Llevábamos pocos meses estando juntos. A pesar que no había nadie a la vista, me daba terror la idea de hacerle un daño más profundo porque le podría dejar por una mujer.

No sé qué conversaciones tienen otras parejas en sus intimidades, pero me cuesta hacerme la idea de que alguien tenga esta conversación con una sexualidad predecible: si te dejo, será por otra persona de tu mismo género.

Entiendo que esta idea de hacerle más daño por dejarle por una mujer en vez de hacerlo por otro hombre, viene de un lugar profundamente machista, donde al ego masculino hay que protegerlo a toda costa.
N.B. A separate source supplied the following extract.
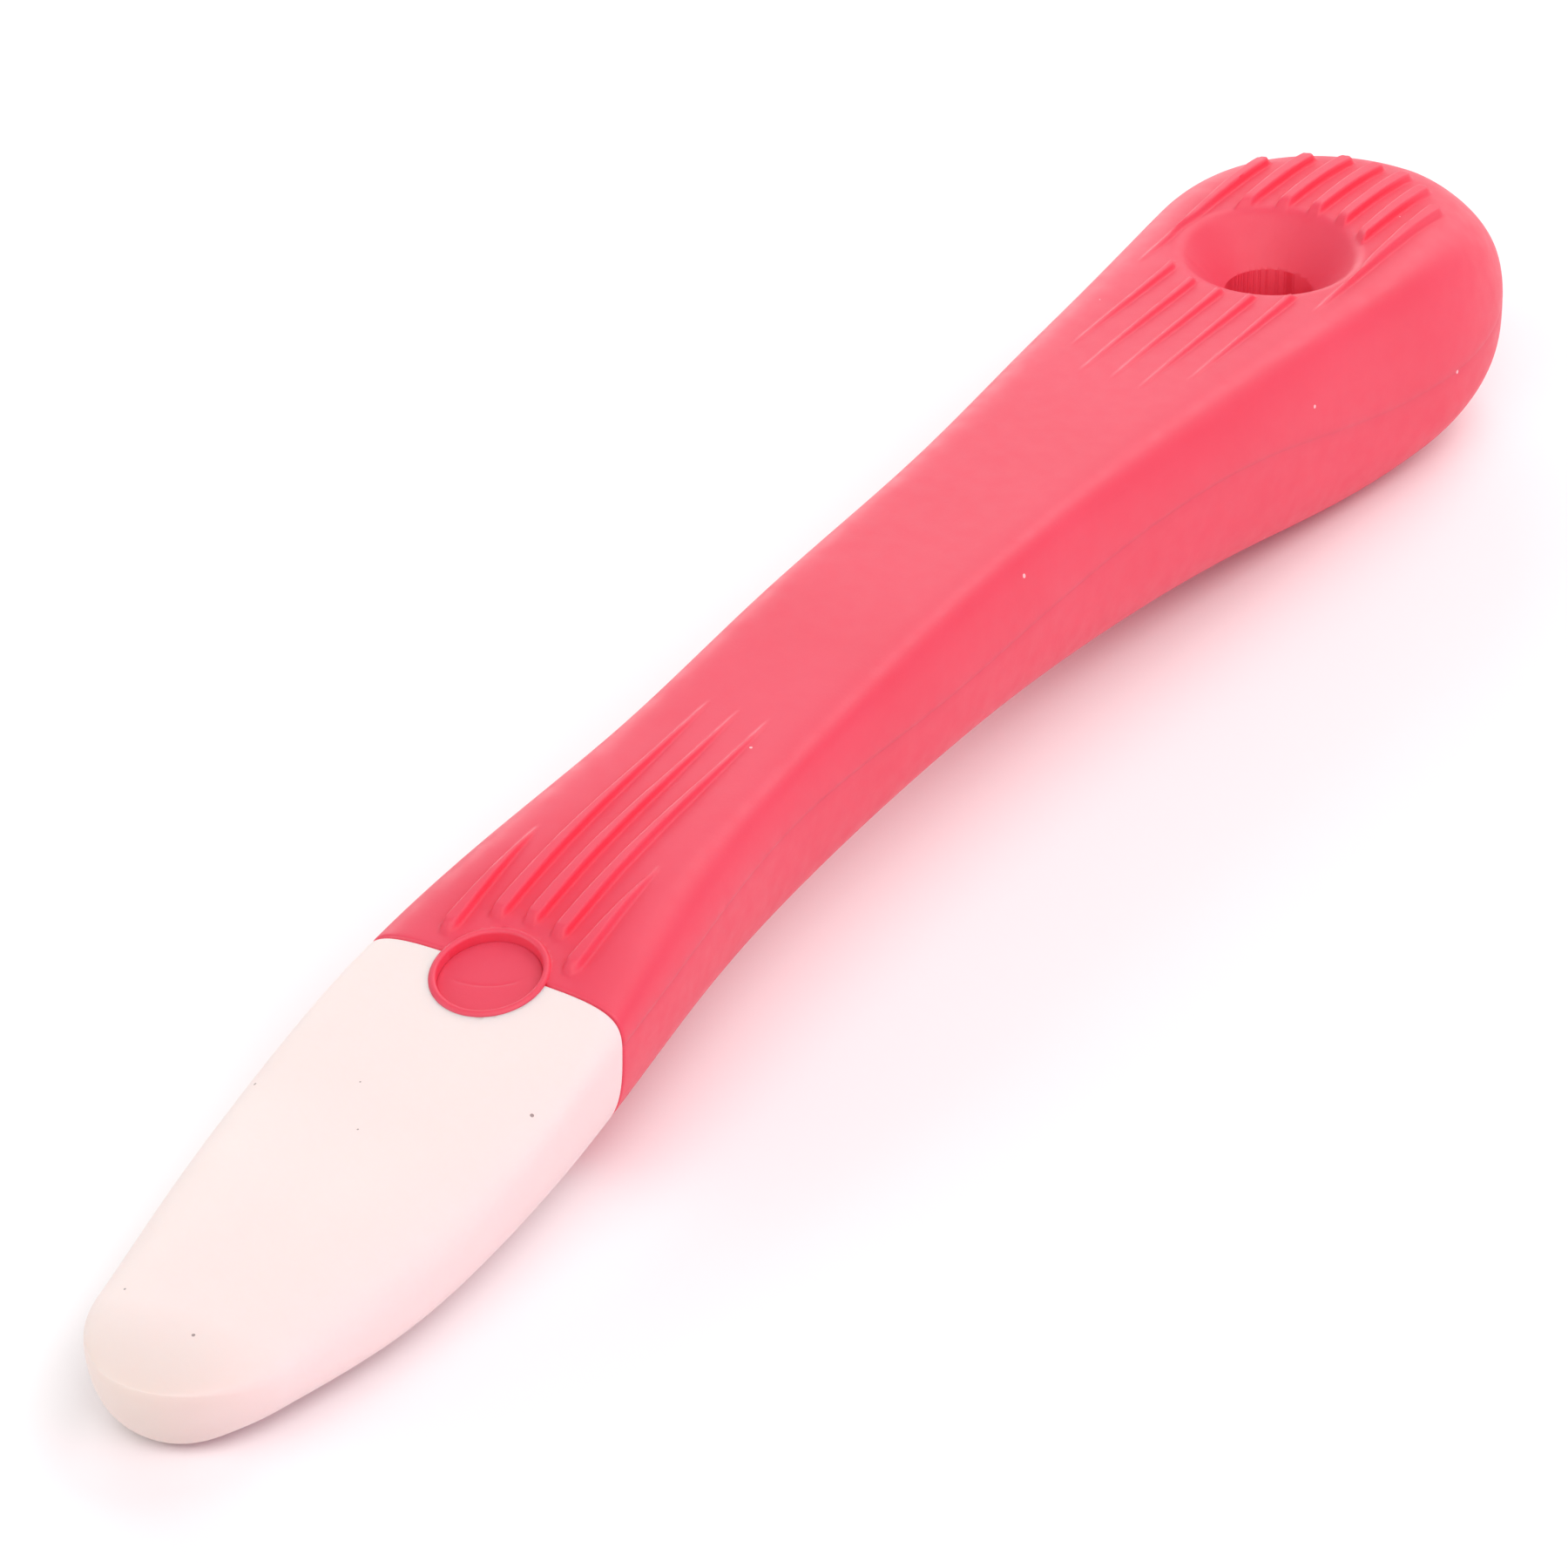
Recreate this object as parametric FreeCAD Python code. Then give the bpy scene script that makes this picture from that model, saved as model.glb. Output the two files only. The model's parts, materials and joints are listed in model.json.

Sin embargo, en aquel momento estaba lejos de tener esta claridad. Pensaba que ¡Claro que era peor! Imagínate lo que podrían decir de él si saben que su novia lo ha dejado por una chica.

Su respuesta fue un bálsamo de tranquilidad. Llegado el momento, veremos qué pasa. Esas palabras untaron una parte muy sensible de mí, una que necesitaría un par de años más para curtirse. Con el tiempo, logré sentirme lo suficientemente cómoda con ella para que los demás pudiesen verla sin sentirme vulnerable.

Me costó entender que a esa persona callada y observadora que tenía al lado, le daba igual si le dejaba por Pedro o María. Lo que le dolería es que estábamos terminando nuestra relación. Me costó entender y aceptar que tenía el privilegio de tener alguien al lado que no me juzga por vivir y expresar mis preferencias sexuales libremente.

Hoy puedo sentarme cómodamente en mi sofá a escribir, como si no hubiese mañana, sobre mi sexualidad, porque he tenido otros privilegios que no consideré: la posibilidad de deconstruir paradigmas en los que me educaron, el tener una pareja y amigos al lado que me apoyan, el tener un espacio de libre expresión, e incluso, el haber vivido un proceso migratorio que me cambió de pies a cabeza.

De nuevo, vuelvo a ser privilegiada hasta cierto punto. Tanto, que puedo permitirme pensar que no todos pueden vivir su sexualidad libremente, porque hasta el sexo puede ser un privilegio, según cómo se le mire.